I have chosen to work with KHL Printers in Singapore for this book project. They are a rather large printer in Singapore, with huge facilities in the Loyang area.

The pdf files we supplied are color separated into CMYK and plates made for each of the component colours. The plates are made direct from computer, in a process called CTP (Computer to Plate). Here is the cyan plate coming out of the machine:



The plates are metalic, and made by the CTP imaging device which leaves reverse imprint of each colour. One plate will print 4 pages in one go, and by folding and cutting, will form a signature of 8 pages, with both sides printed.
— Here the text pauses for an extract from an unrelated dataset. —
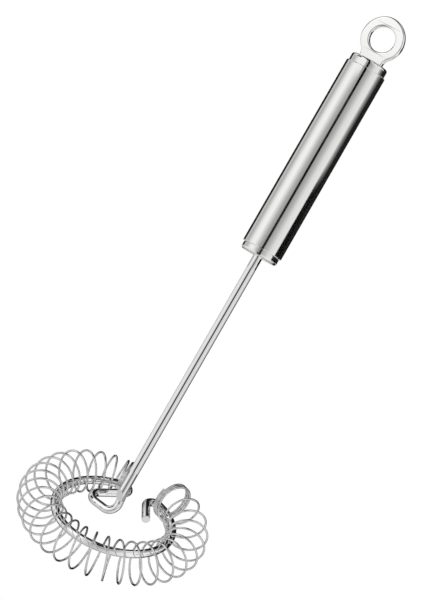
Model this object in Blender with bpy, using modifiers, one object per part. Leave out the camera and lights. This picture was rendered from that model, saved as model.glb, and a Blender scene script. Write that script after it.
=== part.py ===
"""Spiral whisk: a tubular handle, a straight stem, a bent wire ring and a long spring threaded round it.

Metres, +Z up. The origin is the centre of the hanging eye and the handle's axis is Z, so the head
hangs below. The front of the whisk faces -Y.
"""

import math

import bmesh
import bpy
import numpy as np
from mathutils import Matrix, Vector

MM = 0.001

# Clearances
SEAT_GAP = 0.3 * MM
SPRING_PLAY = 0.3 * MM

# Handle: a tube closed by two caps that stand in a little from its surface
GRIP_DIAMETER = 18.5 * MM
GRIP_LENGTH = 89.1 * MM
GRIP_WALL = 1.0 * MM
GRIP_EDGE = 0.25 * MM
CAP_STEP = 0.75 * MM
CAP_HEIGHT = 3.0 * MM
CAP_CORNER = 1.1 * MM
SPIGOT_LENGTH = 8.0 * MM
SPIGOT_CHAMFER = 0.8 * MM

# Hanging eye: a flat ring on a neck, with a thinner tang in the top cap's slot
EYE_DIAMETER = 19.4 * MM
EYE_HOLE = 11.3 * MM
EYE_THICKNESS = 3.0 * MM
EYE_EDGE = 0.6 * MM
EYE_RISE = 11.2 * MM
NECK_WIDTH = 11.3 * MM
NECK_FILLET = 4.0 * MM
TANG_SHOULDER = 1.2 * MM
TANG_THICKNESS = 2.0 * MM
TANG_LENGTH = 7.0 * MM

# Stem: a straight rod whose free tip is ground off at a slant, towards the front left
STEM_DIAMETER = 4.2 * MM
STEM_REACH = 119.6 * MM
STEM_TIP_ROUND = 1.2 * MM
STEM_BEVEL_LENGTH = 4.6 * MM
STEM_BEVEL_SLANT = math.radians(32.0)
STEM_BEVEL_FACING = math.radians(-28.0)

# Support wire: the ring and its bends lie in one plane, and only the riser leaves it.
# The riser stands behind the stem, its foot a little to the right and its top to the left.
WIRE_DIAMETER = 3.6 * MM
RING_DIAMETER = 52.0 * MM
RING_TILT = math.radians(35.0)
RING_DROP = 7.0 * MM
RING_SHIFT_X = 1.3 * MM
RING_SHIFT_Y = 2.0 * MM
RING_START = math.radians(20.9)
RING_END = math.radians(339.2)
RETURN_CLEARANCE = 1.3 * MM
RETURN_HEADING = math.radians(50.0)
RETURN_LENGTH = 19.2 * MM
SIDE_BEND_INSIDE = 2.2 * MM
FOOT_BEND_INSIDE = 2.7 * MM
FOOT_LEVEL = 0.6 * MM
FOOT_SIDE = math.radians(4.0)
RISER_SIDE = math.radians(18.7)
RISER_OVERLAP = 14.0 * MM
HOOK_OPENING = 2.8 * MM
HOOK_TURN = math.radians(140.0)
HOOK_LENGTH = 10.9 * MM

# Spring: free turns between closed end turns, all round the ring wire
SPRING_WIRE = 0.9 * MM
SPRING_DIAMETER_AT_STEM = 15.2 * MM
SPRING_DIAMETER = 19.7 * MM
SPRING_DIAMETER_AT_HOOK = 17.9 * MM
FREE_TURNS = 28
CLOSED_TURNS = 3
CLOSED_GAP = 0.5 * MM
PAST_RETURN = 0.1 * MM
PAST_HOOK = 0.2 * MM
SWELL_AT_STEM = 3.7
SWELL_AT_HOOK = 1.6
TURN_CROWDING = 0.13
LEAN_AT_STEM = 0.2
LEAN_FADE = 4
START_PHASE = math.radians(108.0)

# Bare steel finishes: a grey and a roughness
SATIN_STEEL = (0.80, 0.80, 0.79)
PALE_STEEL = (0.86, 0.86, 0.85)
POLISHED_STEEL = (0.81, 0.81, 0.82)
TUBE_ROUGHNESS = 0.28
CAP_ROUGHNESS = 0.26
EYE_ROUGHNESS = 0.34
WIRE_ROUGHNESS = 0.14

# Facets
ROUND_STEPS = 48
WIRE_SIDES = 12
STRAND_SIDES = 6
EYE_EDGE_STEPS = 1
ARC_STEP = math.radians(8.0)
BEND_STEP = math.radians(15.0)
RING_STEP = math.radians(5.0)
POINTS_PER_TURN = 10
SAMPLES_PER_CHORD = 10
CUT_MARGIN = 1.0 * MM
WELD_DISTANCE = 0.001 * MM
SMOOTH_ANGLE = math.radians(35.0)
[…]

Each plate is then loaded in their Manroland Offset Press - the Roland 700 HiPrint...an impressive, industrial looking machine:



Printed using environmental friendly soy based pigment inks:



View of the offset machine from the other side of the machine, showing the loading of cut sheets:



The paper path, each plate is loaded into the machine, and colors printed in turn. Note from dark (black background) to light (yellow foreground) are laid on the paper. The first module is a coating module, which in the case of my book is not used.



The printer lays inks in dots, and each of the four colours are printed offset an an angle to each other...hence the name offset printer. The resulting image is a series of dots in each colour, interacting to give us almost all colours possible. It is important for perfect registration of each of the colours, and the dots are not visible. I inspected the print with a 5X loupe, where the small dots are barely visible at 200 screen line resolution.

And the pages coming off the press...



And goes into the inspection table for comparison to the proofs produced earlier, which I inspected:



And the pages laid out in a box, ready to go for trimming and binding.